We have been here before with these golden hellos, most recently with Marc Bolland, the new chief executive of retailer Marks & Spencer, who is to be fully compensated for the performance rewards he has lost out on by giving up his job at supermarket group Morrisons.

Such deals make a nonsense of the whole point of long-term incentive plans. These were supposed to align the interests of senior managers with shareholders who would like to be able to bank on keeping their stakes for an extended period, safe in the knowledge that executives aren't shooting for short-term targets. If these executives can walk away from the plans at no cost to themselves, it rather defeats the objective. Sooner or later, Ladbrokes itself may be confronted by this problem. On top of the golden hello, Mr Glynn will also be getting a new long-term plan, worth almost £12m, if the company's share price reaches £2.97 over the next five years, around double the current level.

Interestingly, this is an absolute benchmark with no reference to the performance of Ladbrokes' peers, which is in itself controversial – the target could, in theory, be reached by a rising market with no outperformance by the bookmaker of its rivals.

More germane to the golden hello debate, however, is the fact that should another company feel like spiriting Mr Glynn away from Ladbrokes, it will just compensate him for giving up these awards. In other words, the Ladbrokes scheme, like all other such plans, is only long term in that it will endure for as long as another employer doesn't want Mr Glynn sufficiently badly to pay it up.

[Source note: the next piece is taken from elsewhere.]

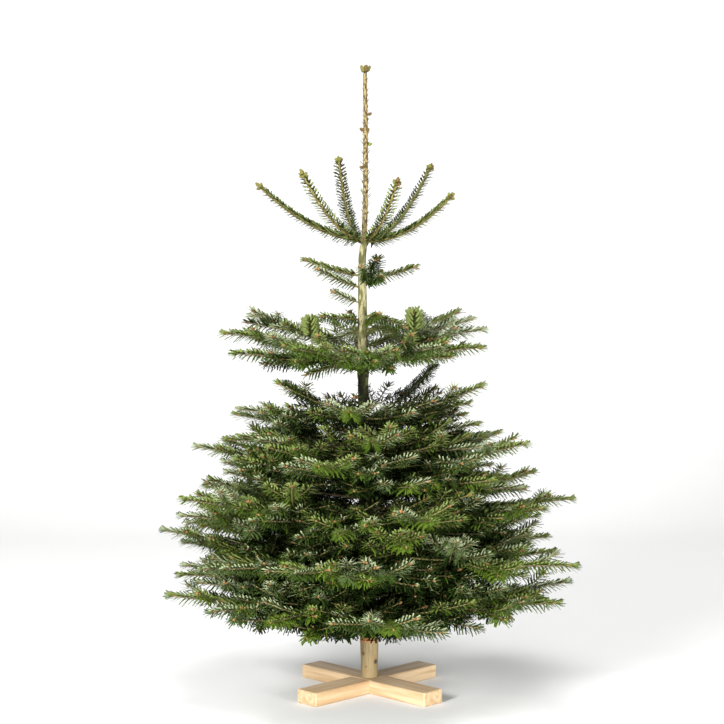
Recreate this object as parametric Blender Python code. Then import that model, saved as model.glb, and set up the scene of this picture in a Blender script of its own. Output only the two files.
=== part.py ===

None of this is to criticise either Mr Glynn or Ladbrokes. The bookmaker clearly feels it has to pay in order to get its man, who can't be blamed for driving a hard bargain.

Still, it is time to think again about how senior managers are incentivised. The long-term investment plan has become a ubiquitous part of the remuneration package for any self-respecting executive. In part, that is because of the backlash against very large basic salaries and the sort of short-termism in the boardroom that huge annual bonuses were thought to be encouraging.

We have, however, simply swapped one problem for another. While it makes sense for businesses to look to the long-term, it is also healthy to have a pool of senior executive talent that is mobile. And when companies want to hire such talent, they now feel obliged to offer compensation for rewards foregone elsewhere.

Ultimately, you might argue, it is the same shareholders who pay the bill. But the alignment of their interests with those of management has nonetheless gone awry.